### Supplied information
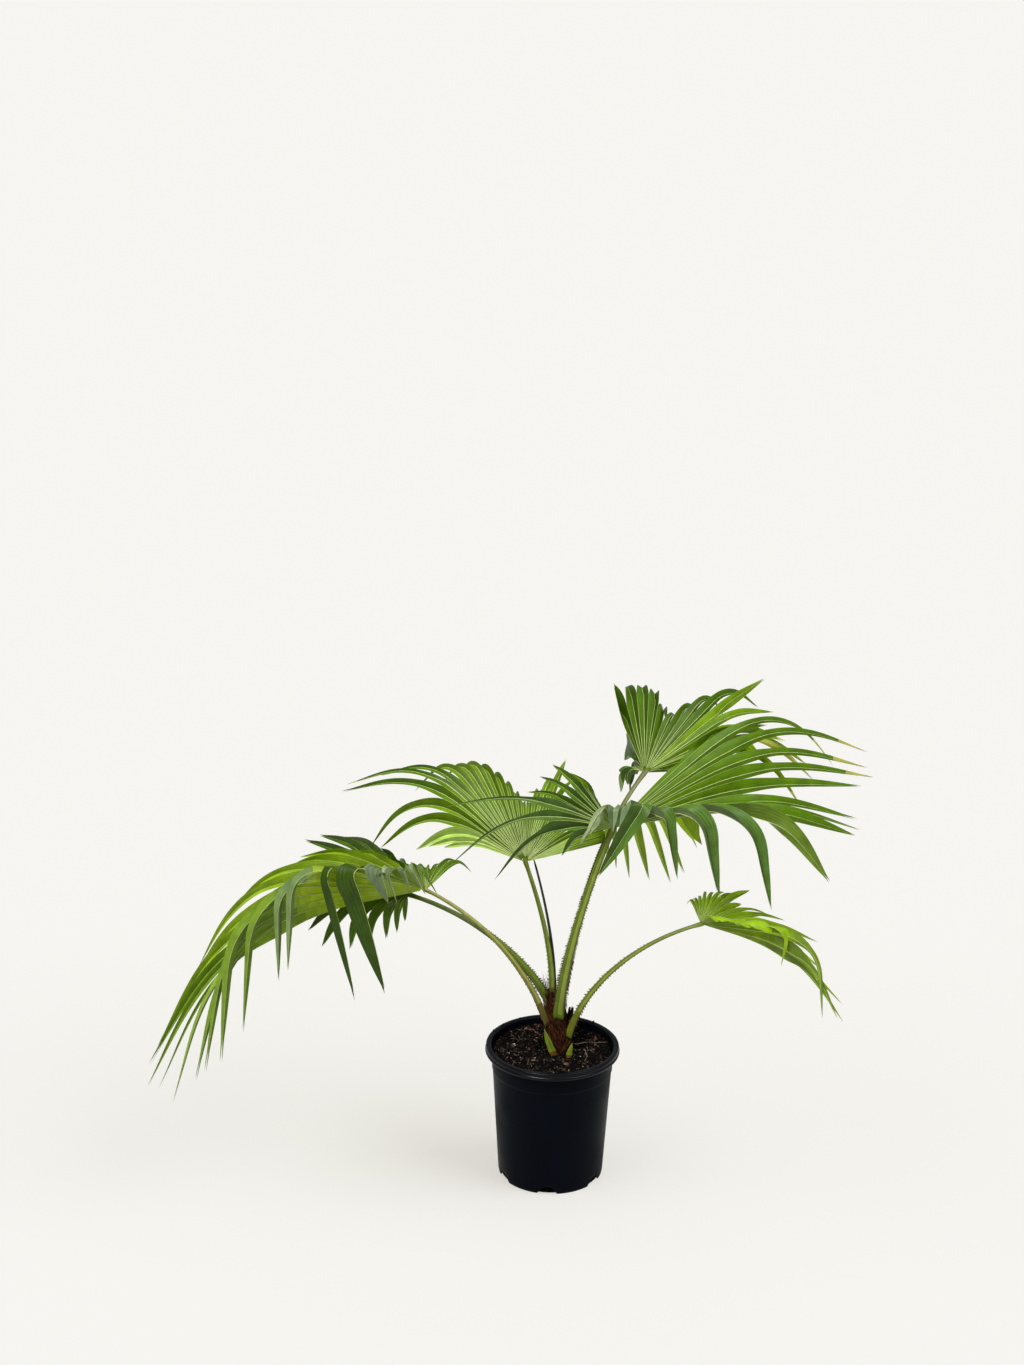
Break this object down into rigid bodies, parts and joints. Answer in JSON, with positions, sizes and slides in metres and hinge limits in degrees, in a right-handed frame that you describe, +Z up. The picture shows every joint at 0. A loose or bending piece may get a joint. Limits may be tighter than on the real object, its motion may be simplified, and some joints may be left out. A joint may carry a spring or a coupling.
{
  "type": "potted chinese fan palm",
  "caption": "Young potted fan palm: pleated fan fronds arch out on toothed stalks from a short fibrous trunk in a round black nursery pot.",
  "frame": {"origin": "middle of the pot's flat underside, on the surface that it stands on", "axes": "+Z up, -Y towards the front of the plant, +X to its right"},
  "size_m": [1.0785, 0.4003, 0.7131],
  "materials": {
    "pot": "satin black moulded nursery plastic",
    "soil": "dark moist potting mix with bark, grit and roots",
    "trunk": "red-brown fibrous leaf bases",
    "stalk": "smooth green leaf stalks with small hooked teeth",
    "spear": "dull, nearly black",
    "fibre": "coarse dark fibre",
    "leaf": "pleated green leaf with a waxy sheen"
  },
  "bodies": {
    "root": {"pot": "pot", "soil": "soil", "trunk": "trunk", "leaf_base_left": "stalk", "leaf_base_right": "stalk", "fibre_tuft": "fibre", "spear": "spear", "petiole_left_front": "stalk", "petiole_left_rear": "stalk", "petiole_centre": "stalk", "petiole_right_front": "stalk", "petiole_right_rear": "stalk", "petiole_right_low": "stalk", "frond_left_front": "leaf", "frond_left_front_fall": "leaf", "frond_left_rear": "leaf", "frond_centre": "leaf", "frond_right_front": "leaf", "frond_right_front_fall": "leaf", "frond_right_rear": "leaf", "frond_right_low": "leaf"}
  },
  "joints": []
}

### What the task asks
Where a line holds "bodies", copy it out.

### Output for this exercise
Break this object down into rigid bodies, parts and joints. Answer in JSON, with positions, sizes and slides in metres and hinge limits in degrees, in a right-handed frame that you describe, +Z up. The picture shows every joint at 0. A loose or bending piece may get a joint. Limits may be tighter than on the real object, its motion may be simplified, and some joints may be left out. A joint may carry a spring or a coupling.
  "bodies": {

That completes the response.